Some Kind of Famous is not a perfect book, nor does it aspire to be. Its imperfections mirror those of its protagonist—the occasional messiness, the places where ambition exceeds execution, the tendency to sometimes get lost in details. But these flaws feel strangely appropriate for a novel about learning to embrace imperfection, about building a life that’s good enough rather than spectacular.
What Wilder understands—and what makes this novel ultimately successful—is that healing doesn’t mean erasing your past. It means integrating your experiences, honoring your scars, and learning that vulnerability isn’t weakness but the only path toward authentic connection.

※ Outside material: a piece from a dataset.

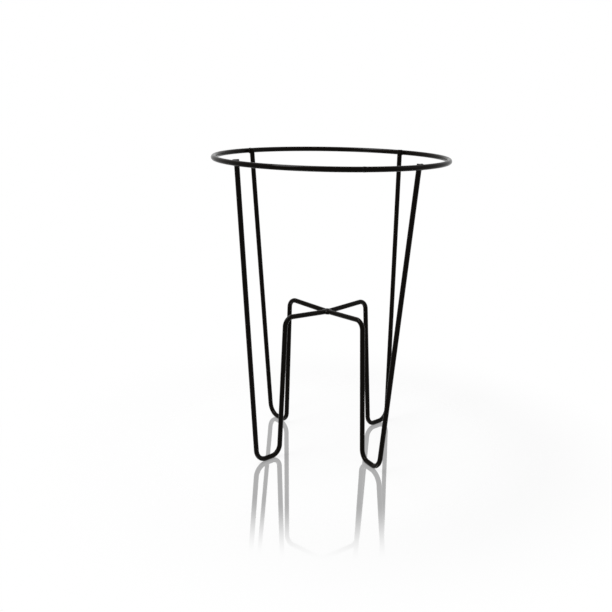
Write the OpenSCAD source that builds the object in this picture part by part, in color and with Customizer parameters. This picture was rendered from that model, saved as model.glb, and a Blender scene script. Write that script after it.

Merritt’s journey from isolated ex-celebrity to engaged community member and romantic partner feels earned because Wilder grants her the time and space to genuinely change.
The romance itself delivers satisfying emotional payoff without sacrificing believability. Merritt and Niko work as a couple because they challenge each other to be braver versions of themselves while accepting each other’s limitations. Their chemistry extends beyond physical attraction into intellectual compatibility and emotional recognition. When they finally come together fully, it feels like relief and inevitability simultaneously—exactly what a well-executed slow burn should achieve.
For readers seeking romance that treats mental health with respect, that understands second chances require genuine work, and that believes ordinary life can hold its own kind of magic, Some Kind of Famous offers abundant rewards. It’s a book about finding harmony not through perfection but through accepting all the discordant notes that make up a human life. Sometimes the most beautiful music emerges not from flawless execution but from the courage to play again after you’ve forgotten how.